Task input
_ _ _ _ _ _ _
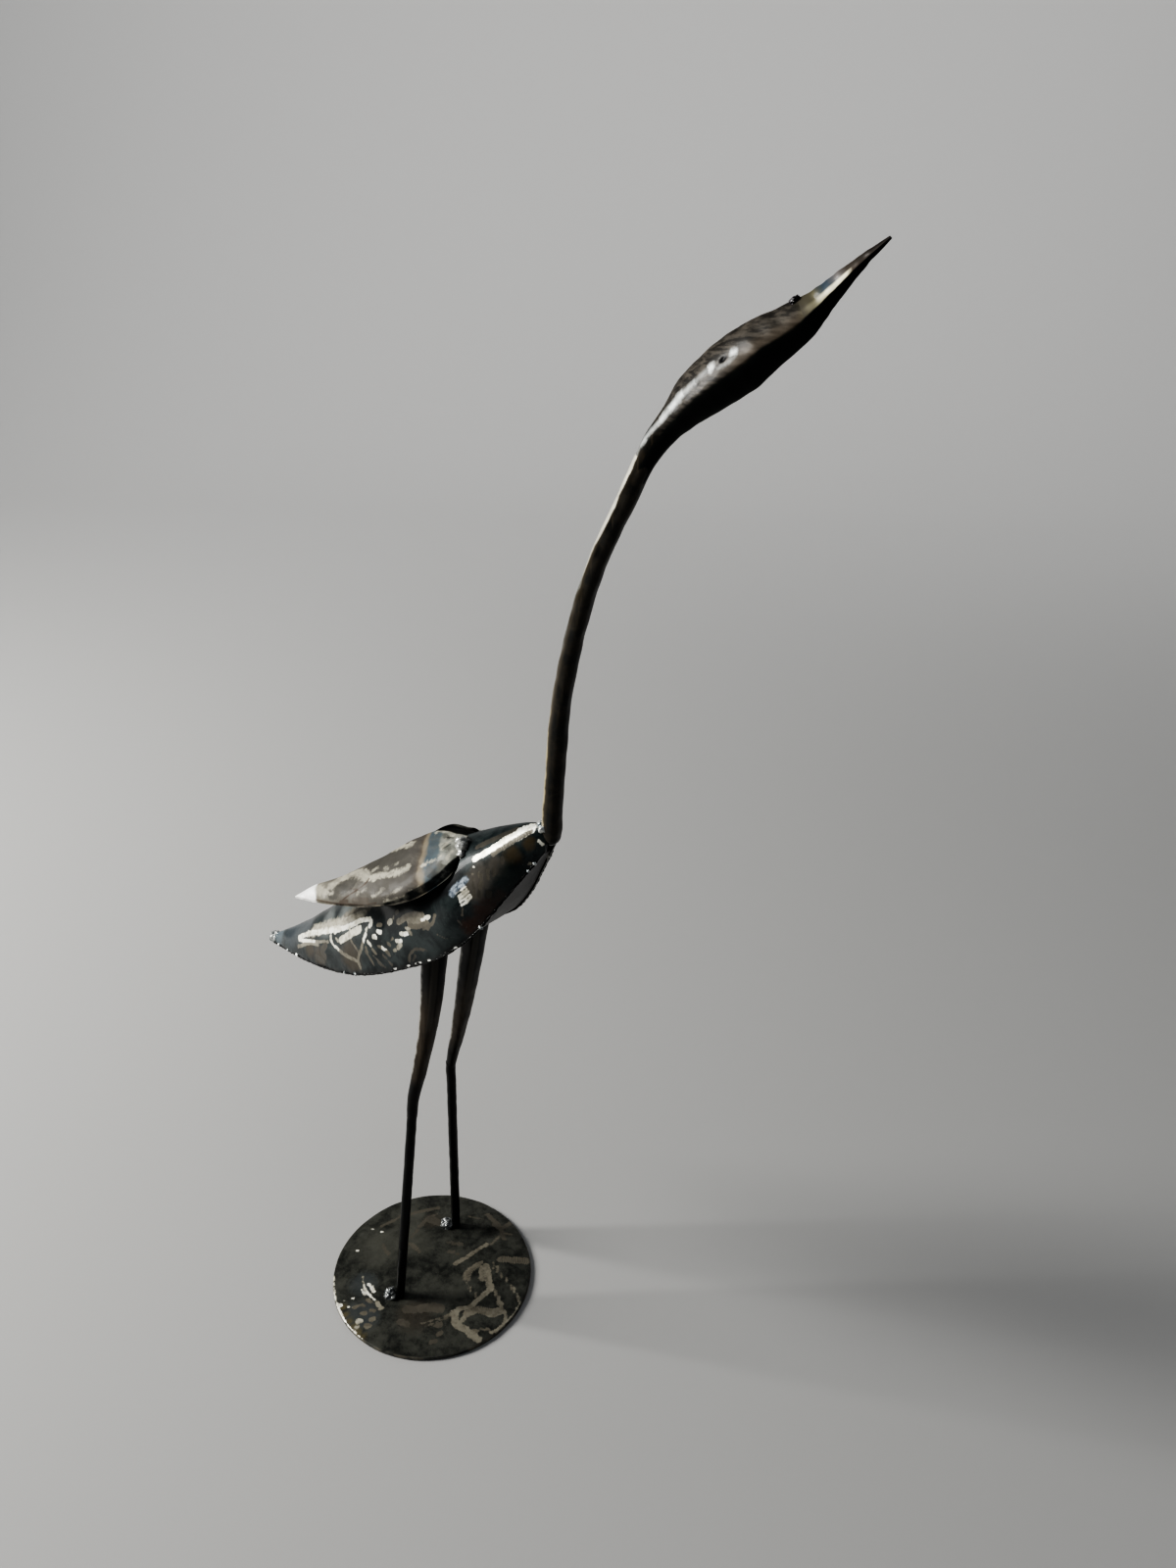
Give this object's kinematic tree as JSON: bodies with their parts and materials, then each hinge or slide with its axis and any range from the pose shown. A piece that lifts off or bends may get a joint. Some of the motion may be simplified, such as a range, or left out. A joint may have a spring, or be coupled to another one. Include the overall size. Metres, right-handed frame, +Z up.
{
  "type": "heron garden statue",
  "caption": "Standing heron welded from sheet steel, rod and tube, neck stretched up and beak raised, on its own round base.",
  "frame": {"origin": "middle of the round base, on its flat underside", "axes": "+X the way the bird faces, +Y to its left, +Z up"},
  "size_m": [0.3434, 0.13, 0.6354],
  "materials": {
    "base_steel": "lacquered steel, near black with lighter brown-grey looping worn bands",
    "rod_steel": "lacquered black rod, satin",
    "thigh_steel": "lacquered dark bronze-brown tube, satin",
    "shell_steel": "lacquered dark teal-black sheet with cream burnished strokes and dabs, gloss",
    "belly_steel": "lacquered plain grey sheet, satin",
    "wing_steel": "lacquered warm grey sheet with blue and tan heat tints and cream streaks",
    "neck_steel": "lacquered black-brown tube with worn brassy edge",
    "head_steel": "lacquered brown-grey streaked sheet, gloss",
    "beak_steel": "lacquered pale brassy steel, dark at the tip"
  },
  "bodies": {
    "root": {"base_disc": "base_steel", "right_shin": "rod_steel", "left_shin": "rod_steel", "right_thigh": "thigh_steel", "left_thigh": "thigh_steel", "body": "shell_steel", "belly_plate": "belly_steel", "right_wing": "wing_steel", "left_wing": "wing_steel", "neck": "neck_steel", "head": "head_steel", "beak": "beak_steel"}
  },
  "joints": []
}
_ _ _ _ _ _ _
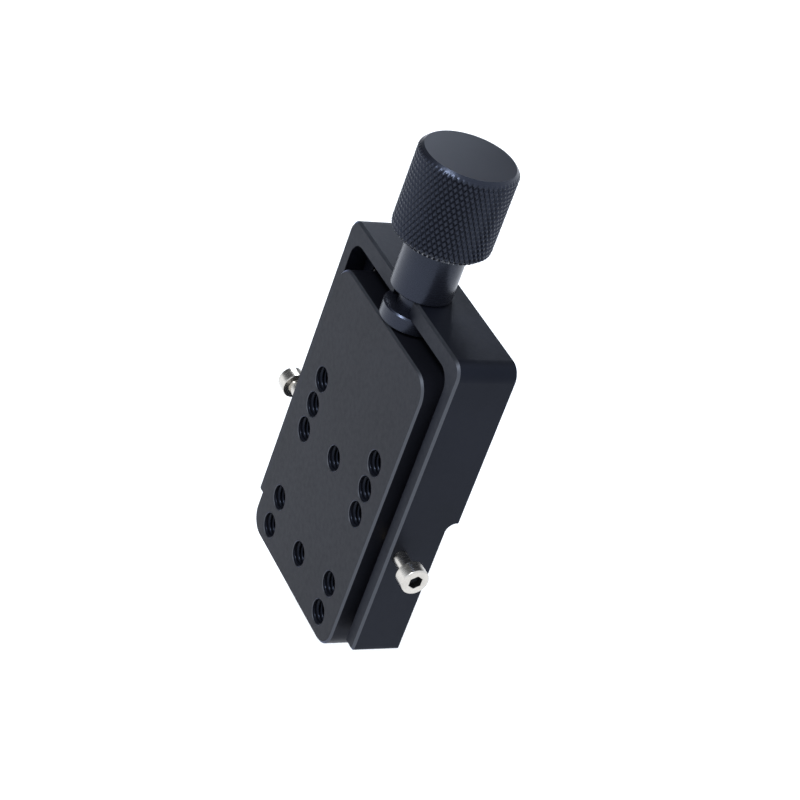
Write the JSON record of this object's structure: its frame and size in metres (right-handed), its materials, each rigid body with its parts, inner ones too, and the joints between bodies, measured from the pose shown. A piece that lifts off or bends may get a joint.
_ _ _ _ _ _ _
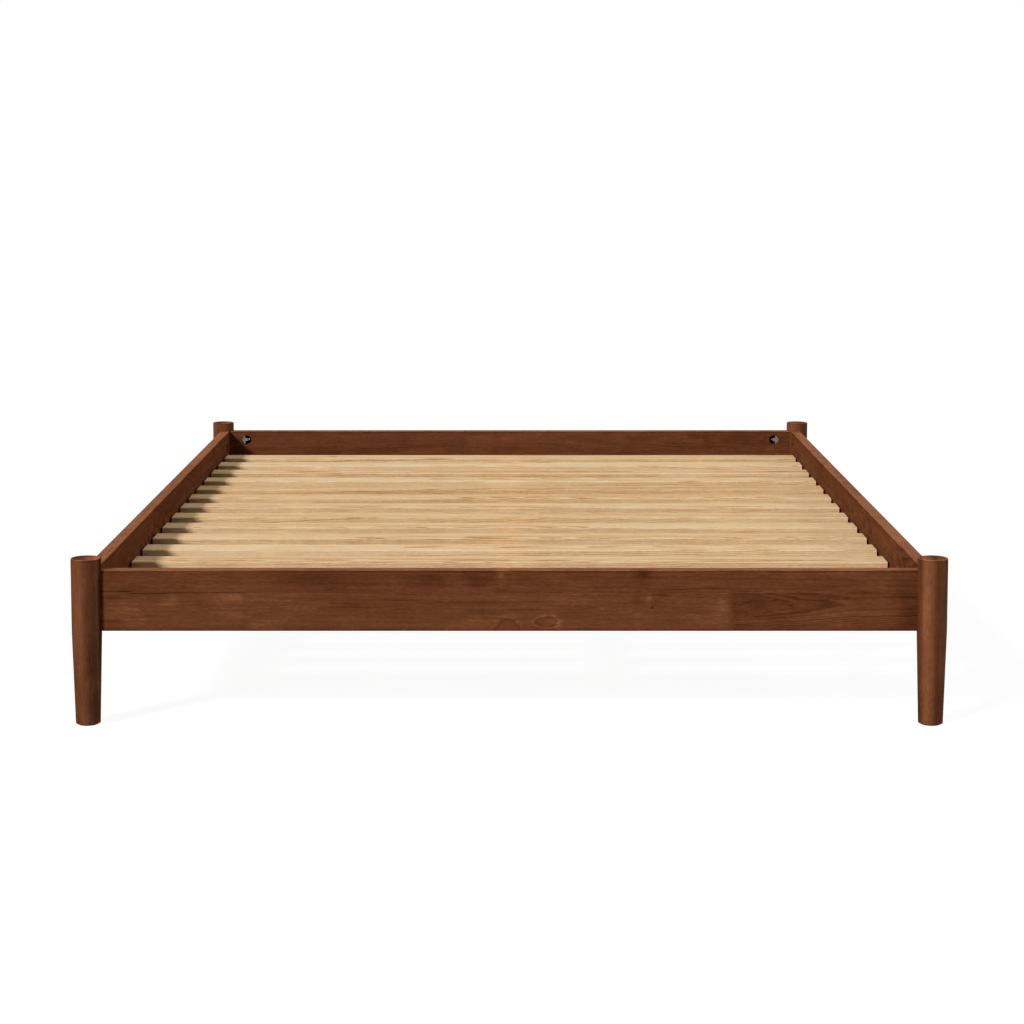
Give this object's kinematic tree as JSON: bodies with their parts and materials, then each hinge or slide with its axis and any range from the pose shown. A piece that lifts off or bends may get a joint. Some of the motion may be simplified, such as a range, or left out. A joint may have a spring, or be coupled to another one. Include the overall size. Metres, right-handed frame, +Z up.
_ _ _ _ _ _ _
What to produce
Copy out every line from the material above in which the word "joints" appears.

Written solution
  "joints": []
Write the JSON record of this object's structure: its frame and size in metres (right-handed), its materials, each rigid body with its parts, inner ones too, and the joints between bodies, measured from the pose shown. A piece that lifts off or bends may get a joint.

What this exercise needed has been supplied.